R10bn tender ‘illegal and invalid’
The R10bn tender awarded to a subsidiary of Net1 UEPS Technologies for the payment of social grants has been ruled illegal and invalid by the high court in Pretoria. By Craig Wilson.
The process of awarding a R10bn contract by the SA Social Security Agency (Sassa) to JSE- and Nasdaq-listed Net1 UEPS Technologies earlier this year was “illegal and invalid”, a high court judge has ruled.
Judge Elias Matojane found that that the tender was illegal and invalid. However, he did not set it aside as this would disrupt social grant payments.
The contract is for the management of the payment of R500bn in social grants to 14,8m people over a five-year period.
The tender was awarded to Cash Paymaster Services (CPS), a division of Net1, in January 2012. But a month later, Absa subsidiary AllPay filed legal papers seeking to have the tender reviewed and set aside, claiming Sassa’s tender process was riddled with irregularities.
AllPay argued that the terms of the tender were changed shortly before the tender process closed and that its score was lowered to ensure CPS would win.
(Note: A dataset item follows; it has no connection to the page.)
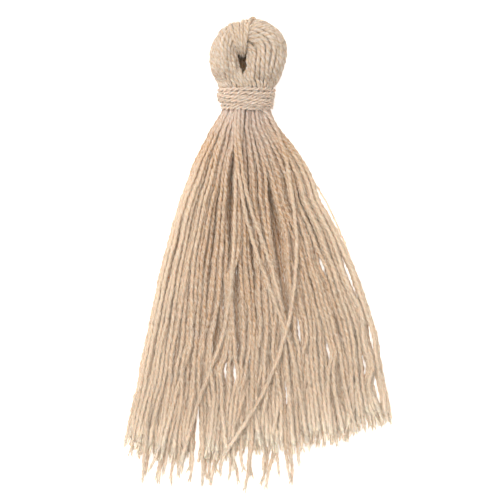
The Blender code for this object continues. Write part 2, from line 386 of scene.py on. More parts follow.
print(f"fibres from {FIBRE_LENGTHS[0]} to {FIBRE_LENGTHS[1]} mm long")

# %% [markdown]
# The spikes of all the batches go into one mesh, four triangles for each. Every fibre gets a
# tint of its own.

# %% Pieces of loose fibres
def fibre_piece(name, batches, per_mm, finish, towards_end=1.0):
    """Loose fibres, per_mm of them on each millimetre of these yarns."""
    spikes = np.concatenate([fibres_on(batch, per_mm, towards_end) for batch in batches])
    first = np.arange(len(spikes))[:, None, None] * 4
    triangles = first + np.array(((0, 2, 1), (0, 1, 3), (1, 2, 3), (2, 0, 3)))
    no_quads = np.zeros((0, 4), int)
    mesh = mesh_from(name, spikes.reshape(-1, 3), no_quads, triangles.reshape(-1, 3))
    mark_points(mesh, "tint", np.repeat(rng.uniform(0, 1, len(spikes)), 4))
    return place_piece(name, mesh, finish)


print("a piece of down holds the fibres of whole batches")

# %% [markdown]
# ## The finish of the yarn
#
# Undyed cotton is matt. What makes it read as yarn is not gloss but change: fine fibres that
# run along each ply, a painted highlight on each ply where it stands proud and painted shade
# in the groove beside it, thick and thin places, and a yarn next to it that is a shade pinker
# or yellower. A noise stretched along the yarn's own map gives the fibres, both as colour and
# as a fine bump. All of it is built from nodes, so there is no image to keep with the file.
# Four small helpers join the nodes.

# %% Helpers for nodes
WHITE = (1.0, 1.0, 1.0)


def add_node(nodes, kind, **settings):
    """A new node of this kind, with its settings."""
    node = nodes.new(kind)
    for name, value in settings.items():
        setattr(node, name, value)
    return node


def stretched_noise(tree, source, stretch, scale, detail):
    """A noise whose grain is drawn out along the yarn."""
    squeeze = add_node(tree.nodes, "ShaderNodeMapping")
    squeeze.inputs["Scale"].default_value = stretch
    noise = add_node(tree.nodes, "ShaderNodeTexNoise")
    noise.inputs["Scale"].default_value = scale
    noise.inputs["Detail"].default_value = detail
    tree.links.new(source, squeeze.inputs["Vector"])
    tree.links.new(squeeze.outputs["Vector"], noise.inputs["Vector"])
    return noise.outputs["Fac"]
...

Since 2007, the payment of social grants has been managed by three entities: AllPay, CPS and Empilweni. Each has been responsible for a selection of provinces, but Sassa said this approach allowed for fraudulent conduct, including the duplication of payments. As such it opted to consolidate the social grants payments system nationally using a single supplier, and in April 2011 it put out a request for tenders.
In its submission to the high court, AllPay argued that bidders were misled about the criteria for bidding, that the process “lacked transparency and was inherently unfair”, and that the tender specifications were “materially altered at the last minute”.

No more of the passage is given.